## SET TASK
Lines containing the word "imported" are to be located and copied.
-=-=-=-=-
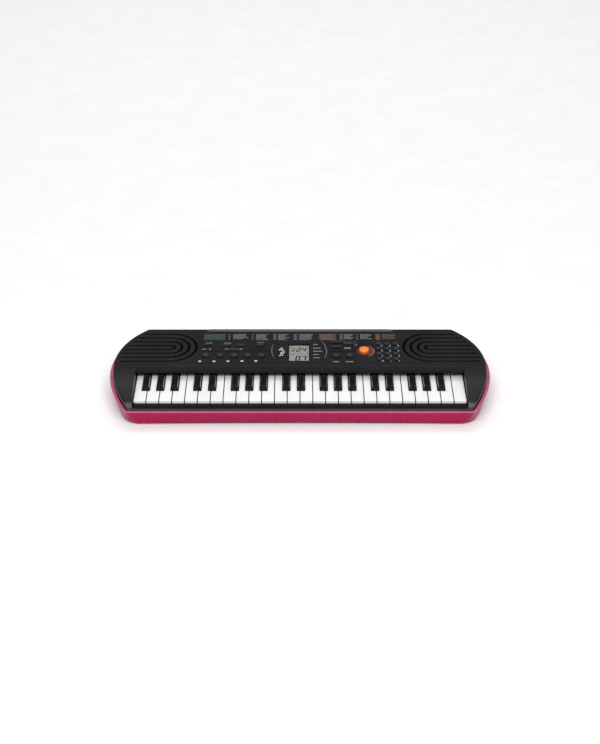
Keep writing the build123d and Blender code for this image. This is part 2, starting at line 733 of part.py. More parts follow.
with BuildPart() as circuit_boards:
    with Locations((0, (main_board_front + main_board_back) / 2, main_board_height)):
        Box(2 * main_board_half, main_board_back - main_board_front, board_thickness,
            align=(Align.CENTER, Align.CENTER, Align.MAX))
    with Locations((0, (key_board_front + key_board_back) / 2, key_board_height)):
        Box(2 * key_board_half, key_board_back - key_board_front, board_thickness,
            align=(Align.CENTER, Align.CENTER, Align.MAX))
    # chips on both boards
    with Locations(*[(x, chip_y, main_board_height - board_thickness) for x in chip_x]):
        Box(chip_length, chip_width, chip_height, align=(Align.CENTER, Align.CENTER, Align.MAX))
    # small board with the two sockets
    with Locations(((phones_x + supply_x) / 2, jack_board_y, main_board_height)):
        Box(supply_x - phones_x + jack_size + jack_margin, jack_board_depth, board_thickness,
            align=(Align.CENTER, Align.MAX, Align.MAX))
    with Locations(*[(x, jack_board_y, main_board_height) for x in (phones_x, supply_x)]):
        Box(jack_size, jack_length, 2 * jack_height, align=(Align.CENTER, Align.MAX, Align.MIN))
    with Locations(Location((phones_x, jack_board_y, main_board_height + jack_height), (90, 0, 0))):
        Cylinder(phones_bore, jack_length - wall, mode=Mode.SUBTRACT,
                 align=(Align.CENTER, Align.CENTER, Align.MIN))
    with Locations(Location((supply_x, jack_board_y, main_board_height + jack_height), (90, 0, 0))):
        Cylinder(supply_bore, jack_length - wall, mode=Mode.SUBTRACT,
                 align=(Align.CENTER, Align.CENTER, Align.MIN))
        Cylinder(supply_pin, jack_length - wall / 2, align=(Align.CENTER, Align.CENTER, Align.MIN))
save(circuit_boards, "circuit_boards")

# ---------------------------------------------------------------- display and speakers
with BuildPart() as display_window:
    with BuildSketch(panel_under):
        with Locations((window_x, window_y)):
            RectangleRounded(window_width, window_length, window_fit)
    extrude(amount=wall - window_sink)
save(display_window, "display_window")

with BuildPart() as lcd_display:
    with BuildSketch(panel_under.offset(-part_gap)):
        with Locations((window_x, window_y)):
            Rectangle(window_width + 2 * display_margin, window_length + 2 * display_margin)
    extrude(amount=-display_depth)
save(lcd_display, "lcd_display")

with BuildPart() as speakers:
    for side in (-1, 1):
        with BuildSketch(panel_under.offset(-part_gap)):
            with Locations((side * grille_x, grille_y)):
                Circle(speaker_radius)
                Circle(speaker_radius - speaker_rim, mode=Mode.SUBTRACT)
        extrude(amount=-flange_thickness)
        centre = panel_under.location * Location((side * grille_x, grille_y, -flange_thickness))
        with Locations(centre):
            Cone(magnet_radius, speaker_radius - speaker_rim / 2, speaker_depth,
                 align=(Align.CENTER, Align.CENTER, Align.MAX))
            Cone(magnet_radius - 2 * cone_thickness, speaker_radius - speaker_rim, speaker_depth,
                 align=(Align.CENTER, Align.CENTER, Align.MAX), mode=Mode.SUBTRACT)
        with Locations(centre * Location((0, 0, -speaker_depth))):
            Cylinder(magnet_radius + cone_thickness, magnet_depth,
                     align=(Align.CENTER, Align.CENTER, Align.MAX))
            Sphere(dust_cap_radius)
save(speakers, "speakers")

# ---------------------------------------------------------------- buttons and switch
def round_caps(places, radius, rise, edge):
    """Round buttons through the panel, each with a rim that holds it under the panel."""
    with BuildPart() as group:
        for place in places:
            with BuildSketch(panel_under.offset(-part_gap - flange_thickness)):
                with Locations(place):
                    Circle(radius + button_gap + flange)
            extrude(amount=flange_thickness)
            with BuildSketch(panel_under.offset(-part_gap - flange_thickness)):
                with Locations(place):
                    Circle(radius)
            extrude(amount=flange_thickness + part_gap + wall + rise)
        tops = group.faces().filter_by(GeomType.PLANE).sort_by(Axis(panel.origin, panel.z_dir))
        fillet([edge_ for face in tops[-len(places):] for edge_ in face.edges()], edge)
    return group


start_stop_button = round_caps([(start_x, start_y)], start_radius, start_rise, start_dome)
save(start_stop_button, "start_stop_button")

number_buttons = round_caps(number_places, number_radius, cap_rise, cap_round)
save(number_buttons, "number_buttons")

panel_caps = round_caps(caps, drum_radius, cap_rise, cap_round)
with BuildPart() as panel_buttons:
    add(panel_caps.part)
    for x, y, length in long_buttons:
        with BuildSketch(panel_under.offset(-part_gap - flange_thickness)):
            with Locations((x, y)):
                SlotOverall(length + 2 * (button_gap + flange), long_button_width + 2 * (button_gap + flange))
        extrude(amount=flange_thickness)
        with BuildSketch(panel_under.offset(-part_gap - flange_thickness)):
            with Locations((x, y)):
                SlotOverall(length, long_button_width)
        extrude(amount=flange_thickness + part_gap + wall + long_rise)
save(panel_buttons, "panel_buttons")

with BuildPart() as power_slider:
    with BuildSketch(panel_under.offset(-part_gap - flange_thickness)):
        with Locations((slider_x - slider_travel / 2, slider_y)):
            SlotOverall(slider_length + 2 * flange, slider_width + 2 * (button_gap + flange))
    extrude(amount=flange_thickness)
    with BuildSketch(panel_under.offset(-part_gap - flange_thickness)):
        with Locations((slider_x - slider_travel / 2, slider_y)):
            SlotOverall(slider_length, slider_width)
    extrude(amount=flange_thickness + part_gap + wall + slider_rise)
    # ribs for the finger
    with BuildSketch(panel.offset(slider_rise - flange_thickness / 2)):
        with Locations(*[(slider_x - slider_travel / 2 + step * slider_rib_pitch, slider_y)
                         for step in (-1, 0, 1)]):
            Rectangle(flange_thickness / 2, slider_width)
    extrude(amount=flange_thickness, mode=Mode.SUBTRACT)
save(power_slider, "power_slider")

# ---------------------------------------------------------------- underside, screws and cells
with BuildPart() as battery_cover:
    with Locations((0, cells_y, inner_floor)):
        Box(2 * cover_half_x, 2 * cover_half_y, inner_floor, align=(Align.CENTER, Align.CENTER, Align.MAX))
    add(underside.part, mode=Mode.SUBTRACT)
    with Locations((0, cells_y - cover_half_y + latch_inset, base_height + arch_rise)):
        Box(latch_length, latch_width, latch_depth, mode=Mode.SUBTRACT)
save(battery_cover, "battery_cover")

with BuildPart() as rubber_feet:
    with Locations(*[(side * foot_x, y, lowest) for y in (foot_front, foot_back) for side in (-1, 1)]):
        Cylinder(foot_radius, foot_height, align=(Align.CENTER, Align.CENTER, Align.MIN))
    fillet(rubber_feet.edges().group_by(Axis.Z)[0], foot_round)
save(rubber_feet, "rubber_feet")

with BuildPart() as case_screws:
    with Locations(*[(side * x, y, screw_seat) for x, y in bosses for side in (-1, 1)]):
        Cylinder(screw_head_radius, screw_head_height, align=(Align.CENTER, Align.CENTER, Align.MAX))
        Cylinder(screw_radius, screw_length, align=(Align.CENTER, Align.CENTER, Align.MIN))
    with Locations(*[(side * x, y, screw_seat - screw_head_height) for x, y in bosses for side in (-1, 1)]):
        Box(driver_slot, driver_reach, screw_head_height, mode=Mode.SUBTRACT)
        Box(driver_reach, driver_slot, screw_head_height, mode=Mode.SUBTRACT)
save(case_screws, "case_screws")

with BuildPart() as batteries:
    for column in (-1, 1):
        for row in (-1, 0, 1):
            facing = 1 if row else -1
            middle = Location((column * cell_spread, cells_y + row * cell_pitch, cell_z), (0, 90, 0))
            with Locations(middle):
                Cylinder(cell_radius, cell_length)
            with Locations(middle * Location((0, 0, facing * cell_length / 2))):
                Cylinder(cell_tip_radius, 2 * cell_tip)
            for end in (-1, 1):
                with Locations((column * cell_spread + end * (cell_length / 2 + cell_tip + contact_plate),
                                cells_y + row * cell_pitch, cell_z)):
                    Box(contact_plate, cell_radius, cell_radius)
save(batteries, "batteries")
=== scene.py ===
import json
import random
from math import atan2, cos, degrees, pi, radians, sin, sqrt
import bmesh
import bpy
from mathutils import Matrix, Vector


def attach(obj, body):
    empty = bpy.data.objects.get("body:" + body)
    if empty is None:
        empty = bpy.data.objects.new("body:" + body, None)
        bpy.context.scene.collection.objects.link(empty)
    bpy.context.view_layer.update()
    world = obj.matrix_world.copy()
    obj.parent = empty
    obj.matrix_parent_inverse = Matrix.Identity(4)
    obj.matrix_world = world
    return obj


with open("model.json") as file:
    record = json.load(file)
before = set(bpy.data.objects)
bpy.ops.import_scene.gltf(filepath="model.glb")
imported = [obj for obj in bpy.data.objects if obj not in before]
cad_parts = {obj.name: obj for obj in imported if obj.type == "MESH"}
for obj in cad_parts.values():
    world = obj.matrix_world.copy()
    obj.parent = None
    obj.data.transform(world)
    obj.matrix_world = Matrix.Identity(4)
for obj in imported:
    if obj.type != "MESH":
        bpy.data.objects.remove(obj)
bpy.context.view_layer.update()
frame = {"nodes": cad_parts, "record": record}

MM = 0.001
nodes = frame["nodes"]
dice = random.Random(7)

# ------------------------------------------------------------------ node helpers
GRAIN_DEPTH = 0.00008  # metres, the height of moulded plastic's surface grain


def srgb(r, g, b):
    """Linear colour from 0-255 display values."""
    out = []
    for c in (r, g, b):
        c = c / 255
        out.append(c / 12.92 if c <= 0.04045 else ((c + 0.055) / 1.055) ** 2.4)
    return (*out, 1.0)


def new_material(name):
    mat = bpy.data.materials.new(name)
    mat.use_nodes = True
    tree = mat.node_tree
    shader = tree.nodes["Principled BSDF"]
    return mat, tree, shader


def noise(tree, scale, detail, rough, coords):
    node = tree.nodes.new("ShaderNodeTexNoise")
    node.inputs["Scale"].default_value = scale
    node.inputs["Detail"].default_value = detail
    node.inputs["Roughness"].default_value = rough
    tree.links.new(coords, node.inputs["Vector"])
    return node.outputs["Fac"]


def ramp(tree, source, stops):
    """Turns a value into a colour, by stops of position and colour."""
    node = tree.nodes.new("ShaderNodeValToRGB")
    tree.links.new(source, node.inputs["Fac"])
    elements = node.color_ramp.elements
    while len(elements) < len(stops):
        elements.new(0.5)
    for element, (position, colour) in zip(elements, stops):
        element.position = position
        element.color = colour
    return node.outputs["Color"]


def spread(tree, source, low, high, lo_in=0.0, hi_in=1.0):
    """Maps the values from lo_in to hi_in onto low to high."""
    node = tree.nodes.new("ShaderNodeMapRange")
    tree.links.new(source, node.inputs["Value"])
    node.inputs["From Min"].default_value = lo_in
    node.inputs["From Max"].default_value = hi_in
    node.inputs["To Min"].default_value = low
    node.inputs["To Max"].default_value = high
    return node.outputs["Result"]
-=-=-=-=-
## COMPLETED EXERCISE
imported = [obj for obj in bpy.data.objects if obj not in before]
cad_parts = {obj.name: obj for obj in imported if obj.type == "MESH"}
for obj in imported:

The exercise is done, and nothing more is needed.